If few hours are adequate for shopping, go after 3pm. The congestion should have eased by then. Catch a movie, have dinner and an easy return journey. However, this apply only to normal Saturdays, not during school holidays and long weekends when congestions may last till 6pm or later.


4. Long Weekend

Long weekends are the worst time at the checkpoints, especially on the first day and last day. But, the day(s) in between are good days to go shopping.

If the following Monday is a public holiday, go on Sunday and stay as late as you want since majority of travellers and Malaysians will return to Singapore on Monday — the smarter ones will return on Sunday.

If Friday is a public holiday, Saturday may be a good day to do a day-trip. However, bear in mind that factory workers may still need to work half-day on Saturday and Malaysian workers going back after work will be at the border-crossing at around 12pm. So, it will be best to go in early on Saturday, not around noon time. Sunday may still be a good day for shopping but do come back before 1pm — you will not like long-weekend congestions at the checkpoints.

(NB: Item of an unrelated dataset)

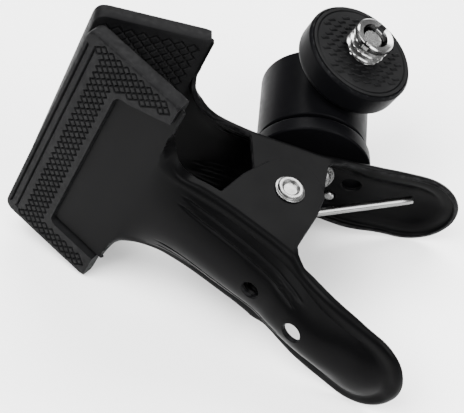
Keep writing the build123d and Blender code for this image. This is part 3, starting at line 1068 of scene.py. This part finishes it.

5. Public Holiday on a Weekday

Single public holiday on a weekday — not contributing to a long weekend (i.e. not Monday or Friday) and outside of school holidays — can be good shopping day for day-trippers too.

The reasons being:

  • Malaysian workers will go back to Johor in the morning after the third-shift but no workers will be coming into Singapore in the evening.
  • Very few heavy vehicles will be ferrying goods across the border.
  • Malaysians residing in Singapore will not want to journey back to their hometowns, spend few hours, then have to return in the evening for work the next day. They usually prefer two days on weekends or more on long weekends.

And, that leaves mostly day-trippers, who will go in and return, on weekday public holidays. However, expect more day-trippers than normal weekdays. So, cross over as early as possible in the morning and it should be easy coming back later in the evening — barring any unforeseen circumstances.